The goal of these t-tests are to determine, based on 30 observations, whether the underlying distribution (in this case a normal distribution with mean 0 and standard deviation 1) has a mean that is different from 0. In reality, the mean is not different from 0 (we sampled it using rnorm), but sometimes the 30 observations we get in our experiment will suggest that the mean is higher or lower. In this case, we’ll get a “significant” result and incorrectly reject the null hypothesis of mean 0.

What’s the proportion of “significant” results (\(p < .05\)) that you see?

First do this using a for loop.

samp = rnorm(30)
tt = t.test(samp)
tt$p.value
## [1] 0.8943136
ps = as.double(1:10000)
for (i in 1:10000) {
  samp = rnorm(30)
  ps[i] = as.double(t.test(samp)$p.value)
}
length(ps[ps<0.05])
## [1] 493

Next, do this using the replicate function:

ps = replicate(10000, t.test(rnorm(30))$p.value)
length(ps[ps<0.05])
## [1] 516

How does this compare to the intended false-positive rate of \(\alpha=0.05\)?

It’s about what we would expect. It looks like we get a positive result about 5% of the time.

Ok, that was a bit boring. Let’s try something more interesting - let’s implement a p-value sniffing simulation, in the style of Simons, Nelson, & Simonsohn (2011).

Consider this scenario: you have done an experiment, again with 30 participants (one observation each, just for simplicity). The question is whether the true mean is different from 0. You aren’t going to check the p-value every trial, but let’s say you run 30 - then if the p-value is within the range p < .25 and p > .05, you optionally run 30 more and add those data, then test again. But if the original p value is < .05, you call it a day, and if the original is > .25, you also stop.
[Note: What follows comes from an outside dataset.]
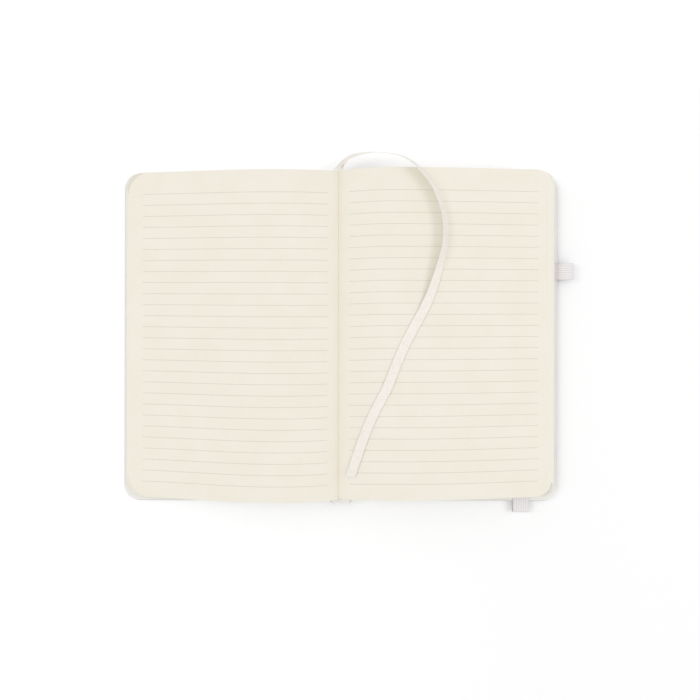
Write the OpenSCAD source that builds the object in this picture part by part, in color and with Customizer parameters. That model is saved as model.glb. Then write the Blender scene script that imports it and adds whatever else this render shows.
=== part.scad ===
// Hard-cover notebook lying open, face up, with ruled pages, a ribbon bookmark,
// an elastic closing band and a pen loop on the back cover.
// X runs across the spread, Y from the foot of the pages to the head, Z up from the table.

/* [Cover] */
// Height of the cover from foot to head
cover_h = 210; // [180:1:240]
// Width of each cover board
board_w = 129.4; // [110:0.2:150]
// Thickness of the cover boards
board_t = 1.6; // [1.2:0.1:2.4]
// Thickness of the soft covering that wraps the boards
skin_t = 0.4; // [0.3:0.05:0.6]
// Radius of the outer corners of the cover
cover_r = 9.5; // [5:0.5:12]
// Width of the margin of covering turned in round the boards
turn_in = 14; // [11:0.5:18]

/* [Spine] */
// Width of the card strip that stiffens the spine
spine_w = 11; // [9:0.5:16]
// Thickness of the card strip in the spine
spine_t = 1; // [0.6:0.1:1.6]
// Height by which the spine is drawn up off the table as the book lies open
spine_rise = 6.7; // [5:0.1:9]
// Distance sideways from the edge of the spine to each hinge line
hinge_run = 2.5; // [1.5:0.1:5]
// Distance from each hinge line to the edge of its cover board
hinge_gap = 1.2; // [0.8:0.1:3]
// Thickness of the cloth glued along the back of the pages
lining_t = 0.3; // [0.2:0.05:0.5]

/* [Pages] */
// Height of the pages from foot to head
page_h = 206; // [170:1:209]
// Distance by which the pages stop short of the head of the cover
head_square = 0.3; // [0:0.1:3]
// Thickness of the endpapers
paper_t = 0.2; // [0.15:0.05:0.3]
// Thickness of the left-hand pages
left_stack = 2.9; // [2:0.1:6]
// Thickness of the right-hand pages
right_stack = 5.5; // [3:0.1:9]
// Distance by which the lowest left page stops short of the edge of the cover
left_margin = 1.8; // [1:0.1:5]
// Distance by which the lowest right page stops short of the edge of the cover
right_margin = 2.8; // [1:0.1:5]
// How far the lowest left page reaches past the top one
left_fan = 1.8; // [0:0.1:4]
// How far the lowest right page reaches past the top one
right_fan = 5.4; // [0:0.1:8]
// Height of the arch of the left-hand pages above the table
left_arch = 21.1; // [18:0.1:26]
// Height of the arch of the right-hand pages above the table
right_arch = 20.6; // [18:0.1:26]
// Distance by which the right-hand pages have slipped towards the head
right_slip = 1.6; // [0:0.1:2]
// Distance sideways from the gutter to the top of both arches
arch_at = 38; // [26:0.5:50]
// Distance of the gutter to the left of the middle of the spine
gutter_off = 1.5; // [0:0.1:3]
// Height of the glued and sewn root of the pages below the gutter
root_h = 2; // [1:0.1:4]
// Radius of the corners of the pages
page_r = 8; // [4:0.5:10]

/* [Ruling] */
// Distance between ruled lines
line_pitch = 7; // [6:0.1:9]
// Distance from the head of the page to the first ruled line
line_top = 14; // [8:0.5:18]
// Least distance from the last ruled line to the foot of the page
line_foot = 8; // [5:0.5:14]
// Width of a ruled line
line_w = 0.35; // [0.2:0.05:0.6]
// Margin beside the ruled lines at the edge of the left-hand page
left_line_edge = 9.5; // [4:0.5:14]
// Margin beside the ruled lines at the edge of the right-hand page
right_line_edge = 6.5; // [4:0.5:14]
// Margin beside the ruled lines at the gutter
line_gutter = 6.7; // [5:0.1:12]
// Thickness given to the printed lines
ink_t = 0.06; // [0.04:0.01:0.1]

/* [Elastic band] */
// Width of the closing band
band_w = 10; // [6:0.5:14]
// Thickness of the closing band
band_t = 0.8; // [0.6:0.05:1]
// Distance from the edge of the cover to the middle of the closing band
band_in = 23.5; // [16:0.5:36]
// Distance by which the slack band stands out past the foot of the cover
band_slack = 7.5; // [4:0.5:12]

/* [Pen loop] */
// Width of the pen loop along the edge of the cover
loop_w = 10.6; // [8:0.2:16]
// Thickness of the elastic of the pen loop
loop_t = 0.6; // [0.4:0.05:0.8]
// Distance by which the pen loop stands out past the cover
loop_out = 10.6; // [9:0.2:14]
// Clear height inside the pen loop
loop_gap = 5.8; // [4.6:0.1:6.2]
// Distance of the pen loop from the middle of the cover towards the head
loop_at = 42.3; // [0:0.5:80]
// Length of the ends of the pen loop glued inside the cover
loop_tail = 12; // [8:0.5:16]

/* [Ribbon] */
// Width of the ribbon bookmark
ribbon_w = 6; // [4:0.5:8]
// Thickness of the ribbon bookmark
ribbon_t = 0.3; // [0.2:0.05:0.5]

/* [Hidden] */
$fn = 64;

// Gap left between pieces that move apart
seat_gap = 0.3;
// Gap left between pieces that only touch
touch_gap = 0.05;
// Width of covering left bare round each pasted-down endpaper
border = 3;
// Spare length of a shape that cuts through another
over = 1;
// Spare radius with which a rounding crosses the sides that it joins
cross_r = 0.05;
// Straight steps in the curve from the gutter up to the arch
roll_steps = 8;
// Straight steps in the curve from the arch to the edge of the page
fall_steps = 10;
// Sideways lean of the curve where it leaves the gutter
gutter_lean = 1.5;
// Part of the way to the top of the arch at which the curve turns level
crown = 0.42;
// How steeply the faces of the stacks rise at the gutter: both top pages, then each lowest one
top_lift = 4.7;
left_low_lift = 5.2;
right_low_lift = 3;
// How high the pages are held up just before their edges
left_dip = 3.2;
right_dip = 4.6;

// Heights of the layers of the cover above the table
skin_z = band_t;
board_z = skin_z + skin_t;
fold_z = board_z + board_t;
cover_z = fold_z + skin_t;
cover_t = cover_z - skin_z;

// Places across the spread, measured from the middle of the spine
hinge_x = spine_w / 2 + hinge_run;
board_x = hinge_x + hinge_gap;
cover_x = board_x + board_w + skin_t;
band_x = cover_x - band_in;

// Distances sideways from the gutter to the edges of the top pages
left_reach = cover_x - left_margin - gutter_off - left_fan;
right_reach = cover_x - right_margin + gutter_off - right_fan;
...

First, write a function that implements this sampling regime.

double.while_sample <- function (p.upper) {
  samp = rnorm(30)
  p = t.test(samp)$p.value
  loop_count = 0
  while(p<p.upper & p>0.05 & loop_count < 1000) {
    samp = c(samp,rnorm(30))
    p = t.test(samp)$p.value
    loop_count = loop_count + 1
  }
  return(p)
}

double.if_sample <- function (p.upper) {
  samp = rnorm(30)
  p = t.test(samp)$p.value
  if(p<p.upper & p>0.05) {
    samp = c(samp,rnorm(30))
    p = t.test(samp)$p.value
  }
  return(p)
}

Now call this function 10k times and find out what happens.

ps = replicate(10000, double.while_sample(0.25))
length(ps[ps<0.05])
## [1] 899
ps = replicate(10000, double.if_sample(0.25))
length(ps[ps<0.05])
## [1] 727

Is there an inflation of false positives? How bad is it?

Yes there is an inflation and it’s not great. The portion increased by more than 50% in both the case where we indefinitely loop forward and close to 50% when we only do a single repeat..

Now modify this code so that you can investigate this “double the sample” rule in a bit more depth. In the previous question, the researcher doubles the sample only when they think they got “close” to a significant result, i.e. when their not-significant p is less than 0.25. What if the researcher was more optimistic? See what happens in these 3 other scenarios:

How do these choices affect the false positive rate?

HINT: Try to do this by making the function double.sample take the upper p value as an argument, so that you can pass this through dplyr.

HINT 2: You may need more samples. Find out by looking at how the results change from run to run.

ps = replicate(10000, double.if_sample(0.5))
length(ps[ps<0.05])
## [1] 796
ps = replicate(10000, double.while_sample(0.5))
length(ps[ps<0.05])
## [1] 1210
ps = replicate(10000, double.if_sample(0.75))
length(ps[ps<0.05])
## [1] 816
ps = replicate(10000, double.while_sample(0.75))
length(ps[ps<0.05])
## [1] 1815
ps = replicate(10000, double.if_sample(1))
length(ps[ps<0.05])
## [1] 885

What do you conclude on the basis of this simulation? How bad is this kind of data-dependent policy?

If you do an algorithmic approach where you persistently add data every time you do don’t get a significant result, then you’re wayy more likely to get a significant result. If, on the other hand, you only double your data once, then you’re definitely still inflating the chance of a positive result, but it’s not quite as bad as the algorithmic approach. Either way, this is convincing enough to make me think that all repeat studies should use completely fresh data.